*** Information shown
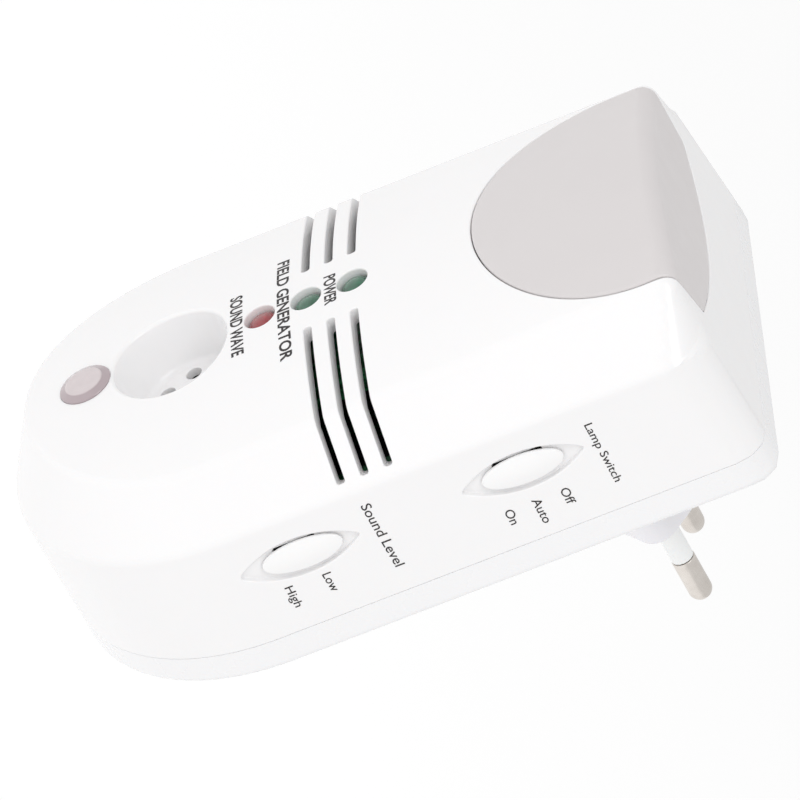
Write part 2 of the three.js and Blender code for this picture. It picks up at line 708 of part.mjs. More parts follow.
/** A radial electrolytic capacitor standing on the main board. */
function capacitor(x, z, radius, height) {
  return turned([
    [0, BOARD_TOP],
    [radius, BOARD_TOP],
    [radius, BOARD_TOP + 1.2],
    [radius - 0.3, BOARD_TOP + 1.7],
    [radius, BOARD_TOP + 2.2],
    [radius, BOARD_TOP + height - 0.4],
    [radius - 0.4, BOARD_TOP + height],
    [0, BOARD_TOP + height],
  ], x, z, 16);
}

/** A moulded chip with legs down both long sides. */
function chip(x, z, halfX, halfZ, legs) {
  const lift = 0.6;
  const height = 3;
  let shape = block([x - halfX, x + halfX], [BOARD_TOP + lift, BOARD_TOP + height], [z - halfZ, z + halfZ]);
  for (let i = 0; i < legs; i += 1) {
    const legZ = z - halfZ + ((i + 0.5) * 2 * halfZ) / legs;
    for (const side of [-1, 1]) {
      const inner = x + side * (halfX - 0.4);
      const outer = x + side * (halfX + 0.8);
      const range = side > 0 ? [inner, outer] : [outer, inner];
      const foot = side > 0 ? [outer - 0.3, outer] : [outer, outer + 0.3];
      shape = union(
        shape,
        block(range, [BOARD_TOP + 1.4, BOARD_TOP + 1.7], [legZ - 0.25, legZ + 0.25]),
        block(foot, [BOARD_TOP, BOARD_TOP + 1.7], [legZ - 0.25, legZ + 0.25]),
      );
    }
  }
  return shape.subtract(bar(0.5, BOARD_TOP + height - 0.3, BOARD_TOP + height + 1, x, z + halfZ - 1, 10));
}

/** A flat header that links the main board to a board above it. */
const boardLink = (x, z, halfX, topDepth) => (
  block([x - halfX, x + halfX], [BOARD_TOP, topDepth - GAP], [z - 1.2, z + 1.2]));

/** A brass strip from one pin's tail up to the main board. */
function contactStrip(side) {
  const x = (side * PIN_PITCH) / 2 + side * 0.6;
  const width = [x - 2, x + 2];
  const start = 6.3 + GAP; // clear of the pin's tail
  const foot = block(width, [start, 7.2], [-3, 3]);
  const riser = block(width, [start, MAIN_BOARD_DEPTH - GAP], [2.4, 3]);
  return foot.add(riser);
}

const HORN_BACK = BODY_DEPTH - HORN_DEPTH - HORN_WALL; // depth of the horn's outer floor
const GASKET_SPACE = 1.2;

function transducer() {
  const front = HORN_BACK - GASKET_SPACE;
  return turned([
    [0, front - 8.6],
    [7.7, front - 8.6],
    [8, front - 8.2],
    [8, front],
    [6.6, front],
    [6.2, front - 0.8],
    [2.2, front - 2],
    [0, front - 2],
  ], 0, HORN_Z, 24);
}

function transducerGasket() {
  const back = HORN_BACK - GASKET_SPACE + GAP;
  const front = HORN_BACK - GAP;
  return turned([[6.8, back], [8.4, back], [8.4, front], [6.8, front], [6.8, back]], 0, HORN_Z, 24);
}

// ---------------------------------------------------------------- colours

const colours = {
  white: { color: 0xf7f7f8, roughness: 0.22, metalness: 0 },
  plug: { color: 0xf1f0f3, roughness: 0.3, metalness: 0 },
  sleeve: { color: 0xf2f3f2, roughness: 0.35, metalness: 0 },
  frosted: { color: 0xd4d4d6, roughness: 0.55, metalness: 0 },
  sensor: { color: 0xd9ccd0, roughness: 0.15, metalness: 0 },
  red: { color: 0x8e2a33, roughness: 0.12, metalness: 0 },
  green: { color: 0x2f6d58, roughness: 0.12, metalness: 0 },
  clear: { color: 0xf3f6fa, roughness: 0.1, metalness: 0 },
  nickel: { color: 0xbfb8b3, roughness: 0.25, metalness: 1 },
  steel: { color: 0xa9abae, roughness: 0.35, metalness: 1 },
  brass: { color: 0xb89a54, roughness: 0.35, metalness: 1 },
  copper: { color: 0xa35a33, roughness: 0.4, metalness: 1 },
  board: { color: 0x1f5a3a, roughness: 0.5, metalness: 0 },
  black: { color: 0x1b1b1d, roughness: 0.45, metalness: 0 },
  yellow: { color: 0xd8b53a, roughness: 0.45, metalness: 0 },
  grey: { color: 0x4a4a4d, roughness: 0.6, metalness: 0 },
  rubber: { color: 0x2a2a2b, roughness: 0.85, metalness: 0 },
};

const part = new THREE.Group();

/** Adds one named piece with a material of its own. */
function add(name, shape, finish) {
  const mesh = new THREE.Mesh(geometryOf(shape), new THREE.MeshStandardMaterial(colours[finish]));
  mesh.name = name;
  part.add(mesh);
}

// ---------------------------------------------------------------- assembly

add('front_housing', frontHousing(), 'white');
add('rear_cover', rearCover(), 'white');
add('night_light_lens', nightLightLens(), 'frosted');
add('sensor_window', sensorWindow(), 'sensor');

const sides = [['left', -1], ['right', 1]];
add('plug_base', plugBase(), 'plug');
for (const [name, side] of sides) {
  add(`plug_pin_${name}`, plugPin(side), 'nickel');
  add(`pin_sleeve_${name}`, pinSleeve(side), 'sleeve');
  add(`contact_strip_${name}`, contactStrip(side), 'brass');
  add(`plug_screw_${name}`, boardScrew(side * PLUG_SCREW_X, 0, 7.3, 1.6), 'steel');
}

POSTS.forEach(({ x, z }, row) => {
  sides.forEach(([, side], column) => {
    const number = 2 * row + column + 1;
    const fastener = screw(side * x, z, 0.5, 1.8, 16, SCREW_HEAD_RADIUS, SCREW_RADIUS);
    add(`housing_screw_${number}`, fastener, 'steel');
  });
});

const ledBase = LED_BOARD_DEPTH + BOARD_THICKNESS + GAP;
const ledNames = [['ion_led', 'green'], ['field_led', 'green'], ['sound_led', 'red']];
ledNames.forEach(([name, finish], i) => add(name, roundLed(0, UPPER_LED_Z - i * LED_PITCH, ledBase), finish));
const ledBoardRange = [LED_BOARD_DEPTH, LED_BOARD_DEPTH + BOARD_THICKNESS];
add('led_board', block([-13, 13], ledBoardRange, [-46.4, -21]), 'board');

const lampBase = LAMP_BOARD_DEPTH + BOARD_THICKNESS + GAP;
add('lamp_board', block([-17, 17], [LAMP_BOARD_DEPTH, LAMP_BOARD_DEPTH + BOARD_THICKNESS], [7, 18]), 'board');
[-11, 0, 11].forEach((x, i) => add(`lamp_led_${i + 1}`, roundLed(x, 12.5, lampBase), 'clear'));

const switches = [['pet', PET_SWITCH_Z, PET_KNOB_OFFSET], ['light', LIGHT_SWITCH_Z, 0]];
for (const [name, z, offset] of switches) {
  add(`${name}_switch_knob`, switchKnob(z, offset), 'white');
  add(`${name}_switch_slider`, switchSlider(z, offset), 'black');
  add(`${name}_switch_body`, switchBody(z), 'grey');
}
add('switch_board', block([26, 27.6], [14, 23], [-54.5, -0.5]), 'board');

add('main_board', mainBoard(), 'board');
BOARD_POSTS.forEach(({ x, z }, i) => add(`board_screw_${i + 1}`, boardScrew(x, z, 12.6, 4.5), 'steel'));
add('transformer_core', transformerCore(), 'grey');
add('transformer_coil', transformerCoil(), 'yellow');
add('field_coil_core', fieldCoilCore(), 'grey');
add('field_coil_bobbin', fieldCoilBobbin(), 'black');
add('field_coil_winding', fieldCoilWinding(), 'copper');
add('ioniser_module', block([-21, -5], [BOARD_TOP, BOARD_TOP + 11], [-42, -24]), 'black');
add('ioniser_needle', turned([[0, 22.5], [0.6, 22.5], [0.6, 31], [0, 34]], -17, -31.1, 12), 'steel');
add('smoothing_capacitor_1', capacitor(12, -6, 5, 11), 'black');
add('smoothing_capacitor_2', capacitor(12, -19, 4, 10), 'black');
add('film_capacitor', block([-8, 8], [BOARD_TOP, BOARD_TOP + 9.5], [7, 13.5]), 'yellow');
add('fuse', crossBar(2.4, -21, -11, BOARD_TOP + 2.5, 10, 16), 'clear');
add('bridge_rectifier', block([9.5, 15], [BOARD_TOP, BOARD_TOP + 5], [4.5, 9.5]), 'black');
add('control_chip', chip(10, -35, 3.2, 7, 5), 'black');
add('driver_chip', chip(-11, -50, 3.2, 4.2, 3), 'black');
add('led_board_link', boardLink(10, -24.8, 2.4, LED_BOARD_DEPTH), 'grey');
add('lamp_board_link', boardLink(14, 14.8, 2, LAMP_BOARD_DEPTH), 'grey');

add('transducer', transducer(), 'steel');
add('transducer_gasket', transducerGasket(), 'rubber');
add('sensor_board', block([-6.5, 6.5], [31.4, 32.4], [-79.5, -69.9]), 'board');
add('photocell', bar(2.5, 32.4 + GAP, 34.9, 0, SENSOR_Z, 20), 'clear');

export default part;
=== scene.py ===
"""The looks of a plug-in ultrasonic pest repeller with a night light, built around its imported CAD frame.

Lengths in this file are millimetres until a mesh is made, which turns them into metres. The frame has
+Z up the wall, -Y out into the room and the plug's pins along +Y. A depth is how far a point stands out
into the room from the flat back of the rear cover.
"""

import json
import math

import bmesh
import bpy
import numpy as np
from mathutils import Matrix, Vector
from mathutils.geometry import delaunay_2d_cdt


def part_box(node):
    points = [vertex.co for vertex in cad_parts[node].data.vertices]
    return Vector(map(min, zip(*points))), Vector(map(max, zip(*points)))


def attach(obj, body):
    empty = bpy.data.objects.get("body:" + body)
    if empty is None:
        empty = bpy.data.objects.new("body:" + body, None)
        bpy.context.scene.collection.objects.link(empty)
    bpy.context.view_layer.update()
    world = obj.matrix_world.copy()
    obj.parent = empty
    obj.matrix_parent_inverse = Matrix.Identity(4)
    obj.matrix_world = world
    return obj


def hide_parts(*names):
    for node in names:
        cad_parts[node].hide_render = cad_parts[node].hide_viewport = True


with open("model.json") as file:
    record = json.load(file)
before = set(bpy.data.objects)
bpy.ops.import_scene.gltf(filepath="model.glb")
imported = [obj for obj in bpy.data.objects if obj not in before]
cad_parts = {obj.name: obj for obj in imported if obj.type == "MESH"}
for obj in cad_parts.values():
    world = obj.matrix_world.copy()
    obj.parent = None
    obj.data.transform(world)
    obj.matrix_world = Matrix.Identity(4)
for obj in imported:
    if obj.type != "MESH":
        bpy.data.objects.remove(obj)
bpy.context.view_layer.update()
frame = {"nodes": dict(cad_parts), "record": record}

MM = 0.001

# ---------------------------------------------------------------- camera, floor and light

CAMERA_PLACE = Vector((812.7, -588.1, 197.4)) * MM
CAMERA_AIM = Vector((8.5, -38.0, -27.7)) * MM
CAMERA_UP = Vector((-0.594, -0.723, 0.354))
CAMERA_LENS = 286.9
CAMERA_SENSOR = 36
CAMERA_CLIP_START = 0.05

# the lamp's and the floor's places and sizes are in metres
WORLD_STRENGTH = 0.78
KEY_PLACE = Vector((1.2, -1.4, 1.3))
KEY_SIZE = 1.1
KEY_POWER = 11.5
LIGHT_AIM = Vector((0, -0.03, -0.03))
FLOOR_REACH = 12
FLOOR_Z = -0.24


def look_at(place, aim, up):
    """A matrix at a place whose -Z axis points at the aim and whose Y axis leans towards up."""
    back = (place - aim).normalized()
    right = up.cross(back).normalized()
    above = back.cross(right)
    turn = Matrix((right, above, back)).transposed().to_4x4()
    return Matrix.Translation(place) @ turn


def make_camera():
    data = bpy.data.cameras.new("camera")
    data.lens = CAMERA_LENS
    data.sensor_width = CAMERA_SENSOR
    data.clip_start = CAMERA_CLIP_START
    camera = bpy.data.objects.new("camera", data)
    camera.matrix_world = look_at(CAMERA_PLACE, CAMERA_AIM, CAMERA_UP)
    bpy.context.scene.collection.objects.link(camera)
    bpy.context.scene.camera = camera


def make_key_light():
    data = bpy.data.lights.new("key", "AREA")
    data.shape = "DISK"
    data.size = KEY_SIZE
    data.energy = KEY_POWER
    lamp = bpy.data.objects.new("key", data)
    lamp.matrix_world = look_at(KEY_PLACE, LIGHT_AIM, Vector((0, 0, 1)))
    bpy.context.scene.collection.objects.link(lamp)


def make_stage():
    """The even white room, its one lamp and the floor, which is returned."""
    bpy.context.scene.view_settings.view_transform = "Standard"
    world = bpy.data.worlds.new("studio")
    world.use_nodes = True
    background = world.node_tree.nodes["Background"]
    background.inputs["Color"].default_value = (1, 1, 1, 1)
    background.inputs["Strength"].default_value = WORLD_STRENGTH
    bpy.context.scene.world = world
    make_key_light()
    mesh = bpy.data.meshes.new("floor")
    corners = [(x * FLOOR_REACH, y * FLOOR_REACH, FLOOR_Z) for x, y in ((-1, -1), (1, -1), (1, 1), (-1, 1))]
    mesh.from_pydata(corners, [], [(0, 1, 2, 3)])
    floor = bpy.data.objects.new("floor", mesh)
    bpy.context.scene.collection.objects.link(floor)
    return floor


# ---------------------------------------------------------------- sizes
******
Please print exactly, and only, the lines from the line with "add('transducer', transducer(), 'steel');" to the line with "obj.matrix_parent_inverse = Matrix.Identity(4)", both included.

-- Written response --
add('transducer', transducer(), 'steel');
add('transducer_gasket', transducerGasket(), 'rubber');
add('sensor_board', block([-6.5, 6.5], [31.4, 32.4], [-79.5, -69.9]), 'board');
add('photocell', bar(2.5, 32.4 + GAP, 34.9, 0, SENSOR_Z, 20), 'clear');

export default part;
=== scene.py ===
"""The looks of a plug-in ultrasonic pest repeller with a night light, built around its imported CAD frame.

Lengths in this file are millimetres until a mesh is made, which turns them into metres. The frame has
+Z up the wall, -Y out into the room and the plug's pins along +Y. A depth is how far a point stands out
into the room from the flat back of the rear cover.
"""

import json
import math

import bmesh
import bpy
import numpy as np
from mathutils import Matrix, Vector
from mathutils.geometry import delaunay_2d_cdt


def part_box(node):
    points = [vertex.co for vertex in cad_parts[node].data.vertices]
    return Vector(map(min, zip(*points))), Vector(map(max, zip(*points)))


def attach(obj, body):
    empty = bpy.data.objects.get("body:" + body)
    if empty is None:
        empty = bpy.data.objects.new("body:" + body, None)
        bpy.context.scene.collection.objects.link(empty)
    bpy.context.view_layer.update()
    world = obj.matrix_world.copy()
    obj.parent = empty
    obj.matrix_parent_inverse = Matrix.Identity(4)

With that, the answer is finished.